Task instructions
Using the material that follows, identify and copy each line with the string "Write".

[Rows from a dataset]
----------------
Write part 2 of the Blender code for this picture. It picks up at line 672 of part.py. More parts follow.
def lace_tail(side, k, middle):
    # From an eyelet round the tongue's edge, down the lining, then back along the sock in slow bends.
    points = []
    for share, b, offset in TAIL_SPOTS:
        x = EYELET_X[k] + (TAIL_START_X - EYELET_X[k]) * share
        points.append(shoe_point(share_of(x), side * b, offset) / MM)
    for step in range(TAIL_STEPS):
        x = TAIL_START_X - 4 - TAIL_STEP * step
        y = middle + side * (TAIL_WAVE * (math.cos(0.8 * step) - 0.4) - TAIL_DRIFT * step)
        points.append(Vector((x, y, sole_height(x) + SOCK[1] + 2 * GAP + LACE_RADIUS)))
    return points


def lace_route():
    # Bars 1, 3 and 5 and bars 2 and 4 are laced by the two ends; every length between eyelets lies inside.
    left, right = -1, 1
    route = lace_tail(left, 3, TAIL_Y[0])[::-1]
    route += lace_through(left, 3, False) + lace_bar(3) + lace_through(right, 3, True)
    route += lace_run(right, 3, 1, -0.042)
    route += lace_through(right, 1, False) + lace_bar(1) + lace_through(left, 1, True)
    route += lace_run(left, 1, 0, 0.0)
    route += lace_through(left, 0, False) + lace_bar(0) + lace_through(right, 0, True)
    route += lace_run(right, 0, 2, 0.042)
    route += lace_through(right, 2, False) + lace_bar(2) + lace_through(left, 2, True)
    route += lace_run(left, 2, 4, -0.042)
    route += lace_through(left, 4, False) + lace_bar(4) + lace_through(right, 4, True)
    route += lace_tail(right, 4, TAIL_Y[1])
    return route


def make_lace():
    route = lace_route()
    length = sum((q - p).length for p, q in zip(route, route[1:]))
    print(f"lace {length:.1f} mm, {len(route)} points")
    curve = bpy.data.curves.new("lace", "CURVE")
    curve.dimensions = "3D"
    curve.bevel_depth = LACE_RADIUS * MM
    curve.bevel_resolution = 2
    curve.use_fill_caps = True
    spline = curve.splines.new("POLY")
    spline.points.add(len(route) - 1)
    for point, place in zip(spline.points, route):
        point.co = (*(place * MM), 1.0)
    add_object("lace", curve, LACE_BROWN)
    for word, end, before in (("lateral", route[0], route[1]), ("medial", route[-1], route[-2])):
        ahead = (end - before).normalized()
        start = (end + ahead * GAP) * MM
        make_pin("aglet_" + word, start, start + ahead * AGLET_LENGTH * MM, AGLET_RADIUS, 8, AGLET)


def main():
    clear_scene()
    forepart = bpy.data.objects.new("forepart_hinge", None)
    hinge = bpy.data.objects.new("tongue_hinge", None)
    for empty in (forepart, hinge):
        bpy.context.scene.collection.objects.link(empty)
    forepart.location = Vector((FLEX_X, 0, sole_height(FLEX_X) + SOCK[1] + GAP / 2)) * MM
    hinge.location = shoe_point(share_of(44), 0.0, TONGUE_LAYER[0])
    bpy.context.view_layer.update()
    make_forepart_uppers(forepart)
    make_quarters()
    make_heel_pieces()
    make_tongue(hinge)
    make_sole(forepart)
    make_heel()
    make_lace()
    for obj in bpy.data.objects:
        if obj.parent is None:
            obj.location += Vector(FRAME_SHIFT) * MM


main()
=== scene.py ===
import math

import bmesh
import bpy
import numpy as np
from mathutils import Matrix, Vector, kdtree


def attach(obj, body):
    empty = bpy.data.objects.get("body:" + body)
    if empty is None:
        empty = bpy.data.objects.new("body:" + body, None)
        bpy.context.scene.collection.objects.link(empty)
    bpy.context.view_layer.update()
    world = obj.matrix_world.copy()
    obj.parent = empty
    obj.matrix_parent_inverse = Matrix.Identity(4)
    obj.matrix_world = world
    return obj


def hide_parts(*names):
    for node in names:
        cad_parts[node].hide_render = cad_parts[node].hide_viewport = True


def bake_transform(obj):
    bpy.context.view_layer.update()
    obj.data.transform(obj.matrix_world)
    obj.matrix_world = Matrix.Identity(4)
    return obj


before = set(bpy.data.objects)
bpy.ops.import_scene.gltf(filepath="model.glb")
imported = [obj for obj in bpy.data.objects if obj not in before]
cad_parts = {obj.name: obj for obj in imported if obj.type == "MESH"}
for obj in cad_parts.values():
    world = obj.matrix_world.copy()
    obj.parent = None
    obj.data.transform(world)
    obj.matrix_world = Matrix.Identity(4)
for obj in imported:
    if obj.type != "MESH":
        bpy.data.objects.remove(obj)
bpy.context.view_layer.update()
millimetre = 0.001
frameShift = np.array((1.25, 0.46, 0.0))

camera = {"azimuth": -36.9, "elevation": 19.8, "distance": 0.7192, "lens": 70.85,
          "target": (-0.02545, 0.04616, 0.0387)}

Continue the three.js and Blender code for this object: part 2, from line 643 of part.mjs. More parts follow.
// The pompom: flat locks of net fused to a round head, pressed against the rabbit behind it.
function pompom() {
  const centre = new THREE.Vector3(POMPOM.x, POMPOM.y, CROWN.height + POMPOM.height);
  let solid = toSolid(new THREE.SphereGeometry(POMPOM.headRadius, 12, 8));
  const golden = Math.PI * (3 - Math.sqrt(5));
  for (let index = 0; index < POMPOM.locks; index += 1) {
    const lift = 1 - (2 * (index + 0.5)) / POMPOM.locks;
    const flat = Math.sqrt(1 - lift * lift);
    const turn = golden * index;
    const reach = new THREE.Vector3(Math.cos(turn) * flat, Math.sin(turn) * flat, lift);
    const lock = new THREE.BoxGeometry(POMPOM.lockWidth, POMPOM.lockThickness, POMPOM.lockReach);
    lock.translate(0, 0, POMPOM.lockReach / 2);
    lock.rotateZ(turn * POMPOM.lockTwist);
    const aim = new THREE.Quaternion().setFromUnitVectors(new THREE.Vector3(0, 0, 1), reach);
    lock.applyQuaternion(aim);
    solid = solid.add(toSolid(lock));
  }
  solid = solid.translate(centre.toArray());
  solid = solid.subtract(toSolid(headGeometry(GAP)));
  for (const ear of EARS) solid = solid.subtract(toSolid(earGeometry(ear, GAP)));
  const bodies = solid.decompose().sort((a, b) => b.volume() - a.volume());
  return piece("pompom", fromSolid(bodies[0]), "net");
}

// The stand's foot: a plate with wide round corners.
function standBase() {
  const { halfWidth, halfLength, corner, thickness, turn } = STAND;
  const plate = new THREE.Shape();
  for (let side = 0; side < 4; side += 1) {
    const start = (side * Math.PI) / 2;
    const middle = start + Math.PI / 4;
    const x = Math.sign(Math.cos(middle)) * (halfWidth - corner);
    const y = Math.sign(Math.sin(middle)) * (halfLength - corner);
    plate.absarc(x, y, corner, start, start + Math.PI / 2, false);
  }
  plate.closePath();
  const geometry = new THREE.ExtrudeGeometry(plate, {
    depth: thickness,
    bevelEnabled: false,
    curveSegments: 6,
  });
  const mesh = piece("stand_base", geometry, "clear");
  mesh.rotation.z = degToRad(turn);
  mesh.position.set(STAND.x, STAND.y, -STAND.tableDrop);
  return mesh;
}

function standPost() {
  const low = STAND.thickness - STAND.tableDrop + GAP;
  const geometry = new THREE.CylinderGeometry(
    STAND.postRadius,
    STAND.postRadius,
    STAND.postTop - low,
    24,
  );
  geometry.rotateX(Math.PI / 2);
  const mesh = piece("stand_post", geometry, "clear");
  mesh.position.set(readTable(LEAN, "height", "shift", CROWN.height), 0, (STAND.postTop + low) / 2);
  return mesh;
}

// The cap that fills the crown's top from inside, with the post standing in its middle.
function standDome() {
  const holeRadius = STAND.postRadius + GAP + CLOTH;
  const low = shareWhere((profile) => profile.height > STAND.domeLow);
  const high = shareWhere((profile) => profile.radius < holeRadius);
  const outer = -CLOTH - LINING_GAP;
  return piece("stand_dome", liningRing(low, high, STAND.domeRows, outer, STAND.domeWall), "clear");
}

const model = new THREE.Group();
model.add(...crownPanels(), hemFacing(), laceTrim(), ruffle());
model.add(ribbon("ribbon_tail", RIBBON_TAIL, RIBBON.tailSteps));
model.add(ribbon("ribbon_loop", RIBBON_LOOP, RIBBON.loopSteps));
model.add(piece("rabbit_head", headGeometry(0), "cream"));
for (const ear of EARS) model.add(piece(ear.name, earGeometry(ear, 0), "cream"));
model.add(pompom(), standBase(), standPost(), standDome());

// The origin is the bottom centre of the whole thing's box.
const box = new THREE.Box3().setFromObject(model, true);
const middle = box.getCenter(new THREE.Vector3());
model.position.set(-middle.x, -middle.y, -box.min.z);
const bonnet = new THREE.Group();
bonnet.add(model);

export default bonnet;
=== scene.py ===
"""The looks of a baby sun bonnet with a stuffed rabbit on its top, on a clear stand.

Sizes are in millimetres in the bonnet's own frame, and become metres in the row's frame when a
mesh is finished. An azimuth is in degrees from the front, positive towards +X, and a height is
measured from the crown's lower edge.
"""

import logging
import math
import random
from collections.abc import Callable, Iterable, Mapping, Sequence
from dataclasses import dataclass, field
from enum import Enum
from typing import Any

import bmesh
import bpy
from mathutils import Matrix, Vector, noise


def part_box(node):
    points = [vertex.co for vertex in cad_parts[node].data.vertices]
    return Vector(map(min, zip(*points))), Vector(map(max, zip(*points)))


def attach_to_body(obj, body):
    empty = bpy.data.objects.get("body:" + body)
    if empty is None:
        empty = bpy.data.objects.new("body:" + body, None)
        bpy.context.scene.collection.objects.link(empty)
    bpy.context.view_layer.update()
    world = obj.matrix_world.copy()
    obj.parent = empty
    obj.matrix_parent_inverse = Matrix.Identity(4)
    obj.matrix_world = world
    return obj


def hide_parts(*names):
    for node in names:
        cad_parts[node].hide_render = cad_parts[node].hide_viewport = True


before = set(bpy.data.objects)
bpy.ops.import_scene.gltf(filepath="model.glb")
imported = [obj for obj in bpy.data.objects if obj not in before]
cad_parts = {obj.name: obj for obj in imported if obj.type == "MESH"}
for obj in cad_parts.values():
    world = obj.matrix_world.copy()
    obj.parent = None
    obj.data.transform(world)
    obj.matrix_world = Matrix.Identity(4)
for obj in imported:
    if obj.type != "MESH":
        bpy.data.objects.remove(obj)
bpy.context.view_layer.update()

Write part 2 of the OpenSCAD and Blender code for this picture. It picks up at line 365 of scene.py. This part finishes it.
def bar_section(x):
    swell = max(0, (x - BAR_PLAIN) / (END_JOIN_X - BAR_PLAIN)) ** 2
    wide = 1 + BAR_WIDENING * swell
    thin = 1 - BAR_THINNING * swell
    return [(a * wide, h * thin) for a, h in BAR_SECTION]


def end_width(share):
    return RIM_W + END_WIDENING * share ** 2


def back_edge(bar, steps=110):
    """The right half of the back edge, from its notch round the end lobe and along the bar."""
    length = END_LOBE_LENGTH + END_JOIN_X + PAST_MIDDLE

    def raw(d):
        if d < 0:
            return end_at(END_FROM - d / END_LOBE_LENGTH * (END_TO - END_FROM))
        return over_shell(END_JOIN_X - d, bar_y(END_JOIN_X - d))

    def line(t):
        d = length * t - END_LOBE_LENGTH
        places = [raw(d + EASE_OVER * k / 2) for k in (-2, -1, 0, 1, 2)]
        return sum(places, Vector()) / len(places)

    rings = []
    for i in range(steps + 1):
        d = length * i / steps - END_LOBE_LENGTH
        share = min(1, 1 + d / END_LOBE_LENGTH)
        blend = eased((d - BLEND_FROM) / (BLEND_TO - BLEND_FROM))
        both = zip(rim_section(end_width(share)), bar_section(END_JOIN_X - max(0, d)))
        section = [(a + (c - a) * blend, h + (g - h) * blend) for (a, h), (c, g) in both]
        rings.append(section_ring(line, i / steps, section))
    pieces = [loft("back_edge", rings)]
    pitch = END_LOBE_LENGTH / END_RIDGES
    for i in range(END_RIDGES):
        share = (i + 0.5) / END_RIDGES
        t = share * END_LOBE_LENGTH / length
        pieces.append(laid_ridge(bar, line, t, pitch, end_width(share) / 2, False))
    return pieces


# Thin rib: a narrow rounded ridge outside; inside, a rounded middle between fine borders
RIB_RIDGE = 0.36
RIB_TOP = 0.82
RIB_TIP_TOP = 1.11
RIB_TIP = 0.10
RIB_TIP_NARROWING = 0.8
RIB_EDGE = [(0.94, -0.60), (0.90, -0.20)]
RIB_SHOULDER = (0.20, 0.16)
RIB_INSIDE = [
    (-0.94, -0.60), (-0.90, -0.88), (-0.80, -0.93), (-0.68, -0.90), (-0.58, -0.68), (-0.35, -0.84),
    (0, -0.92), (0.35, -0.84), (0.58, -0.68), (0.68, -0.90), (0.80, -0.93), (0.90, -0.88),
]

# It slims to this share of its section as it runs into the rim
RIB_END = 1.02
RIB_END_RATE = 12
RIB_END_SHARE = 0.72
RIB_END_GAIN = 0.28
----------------
The completed task
Write part 2 of the Blender code for this picture. It picks up at line 672 of part.py. More parts follow.
Write part 2 of the OpenSCAD and Blender code for this picture. It picks up at line 365 of scene.py. This part finishes it.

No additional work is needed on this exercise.